The apostolic letters take the warning into the church. Greed is grouped with sexual sin and named idolatry: "Put to death therefore your⁺ members which are on the earth: whoring, impurity, immoral sexual passion, evil desire, and greed, which is idolatry" (Col 3:5); "But whoring, all impurity, or greed, don't let it even be named among you⁺, as becomes saints" (Eph 5:3). The qualification list for an overseer requires that he be "no brawler, no striker; but gentle, not contentious, no lover of money" (1 Ti 3:3). The decisive verdict is in Paul's last letter to Timothy: "those who are minded to be rich fall into a temptation and a snare and many foolish and hurtful desires, such as drown men in ruin and destruction" (1 Ti 6:9); "For the love of money is a root of all kinds of evil: which some reaching after have been led astray from the faith, and have pierced themselves through with many sorrows" (1 Ti 6:10). The same letter heads its catalog of last-days vices with "men will be lovers of self, lovers of money" (2 Ti 3:2).

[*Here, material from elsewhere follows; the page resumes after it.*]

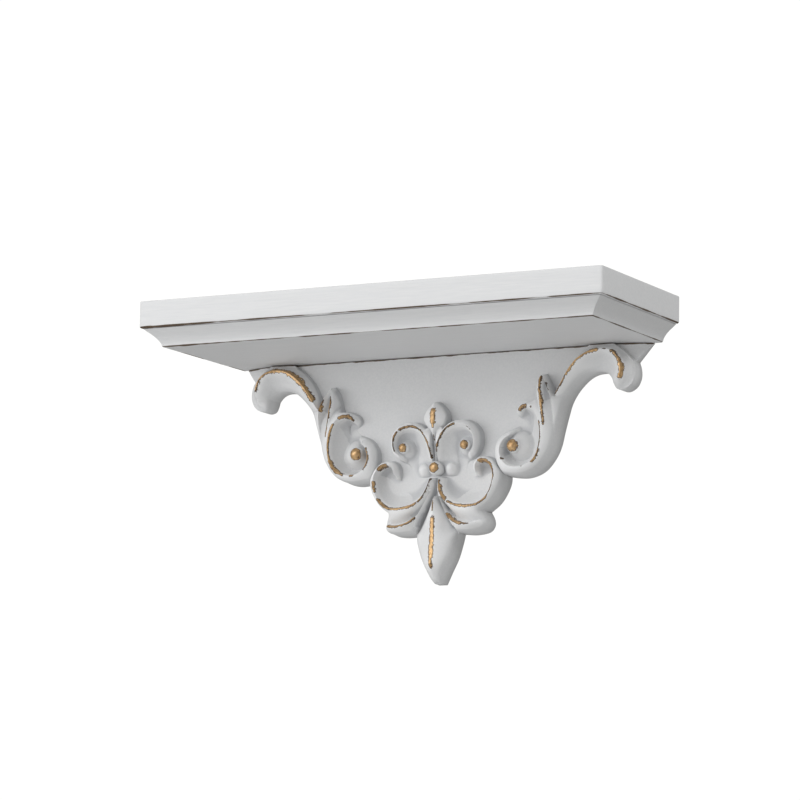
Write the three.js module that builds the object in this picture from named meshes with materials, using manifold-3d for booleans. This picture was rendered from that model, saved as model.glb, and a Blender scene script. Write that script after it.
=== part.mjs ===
// A small wall shelf: a thick top board on a cove-moulded under board, carried by one carved
// bracket of scrolls around a central fleur and spear. The back lies flat on the wall and
// hangs on two keyhole plates let into the bracket panel.
//
// Millimetres, +Z up, +X to the right of a person facing the shelf, +Y into the wall.
// The origin is on the wall plane, midway between the two hanging points.
// Carvings are drawn as [x, drop] points for the right-hand side: x from the centre line,
// drop below the top of the bracket. Depths are measured forward from the wall.

import * as THREE from 'three';
import { mergeVertices } from 'three/addons/utils/BufferGeometryUtils.js';
import Module from 'manifold-3d';

const wasm = await Module();
wasm.setup();

// ---------------------------------------------------------------- driving dimensions

const shelf = { width: 360.7, depth: 127, height: 195.6 };
const gap = 0.3; // between neighbouring pieces
const board = { thickness: 19.8, arris: 1.5 };
const cove = { thickness: 12.2, topInset: 2.2, throatInset: 12.3, bottomInset: 13.7, lip: 1.8 };
const panel = { thickness: 9.5, cornerReach: 25, cornerPower: 1.6, underArm: 32 };
const bracketTop = 27.7; // height of the bracket's top edge above the hanging points
const hanger = { x: 70, width: 16, height: 40, thickness: 1.6, sunk: 0.3, below: 22 };
const keyhole = { entryRadius: 4.75, slotRadius: 2.5, travel: 8 };
const headPocket = { width: 12, depth: 7.3, above: 5.5, below: 14 };

const bracketHeight = shelf.height - board.thickness - cove.thickness - gap;
const coveTop = bracketTop + gap + cove.thickness;
const boardBottom = coveTop + gap;
const carvingBack = panel.thickness + gap;
const groundDepth = 15; // front of a carving between its rims
const crestDepth = 20.8; // front of its rims
const sides = { left: -1, right: 1 };
const bothSides = Object.values(sides);

const paint = { color: 0xd6d6d4, roughness: 0.55, metalness: 0 };
const carvedPaint = { color: 0xcfd0d0, roughness: 0.5, metalness: 0 };
const beech = { color: 0xc9a878, roughness: 0.8, metalness: 0 };
const zinc = { color: 0xb4b6ba, roughness: 0.35, metalness: 1 };
const brassPlate = { color: 0xb08d4a, roughness: 0.4, metalness: 1 };

// ---------------------------------------------------------------- solids and meshes

function solidOf(geometry) {
  const bare = geometry.clone();
  bare.deleteAttribute('normal');
  bare.deleteAttribute('uv');
  const merged = mergeVertices(bare, 1e-4);
  return new wasm.Manifold(new wasm.Mesh({
    numProp: 3,
    vertProperties: Float32Array.from(merged.attributes.position.array),
    triVerts: Uint32Array.from(merged.index.array),
  }));
}

function meshOf(name, solid, finish) {
  const { numProp, vertProperties, triVerts } = solid.getMesh();
  const positions = [];
  for (let i = 0; i < vertProperties.length; i += numProp) {
    positions.push(vertProperties[i], vertProperties[i + 1], vertProperties[i + 2]);
  }
  const geometry = new THREE.BufferGeometry();
  geometry.setAttribute('position', new THREE.Float32BufferAttribute(positions, 3));
  geometry.setIndex(Array.from(triVerts));
  geometry.computeVertexNormals();
  const mesh = new THREE.Mesh(geometry, new THREE.MeshStandardMaterial(finish));
  mesh.name = name;
  return mesh;
}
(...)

The remedy is held out in the same register. Hebrews binds contentment directly to confidence in the One who keeps: "Be⁺ free from the love of money; content with such things as you⁺ have: for he himself has said, I will never fail you, neither will I ever forsake you" (Heb 13:5). And James pronounces the closing judgment on the hoarder: "Your⁺ gold and your⁺ silver are corroded; and their corrosion will be for a testimony against you⁺, and will eat your⁺ flesh as fire. You⁺ have laid up your⁺ treasure in the last days" (Jas 5:3).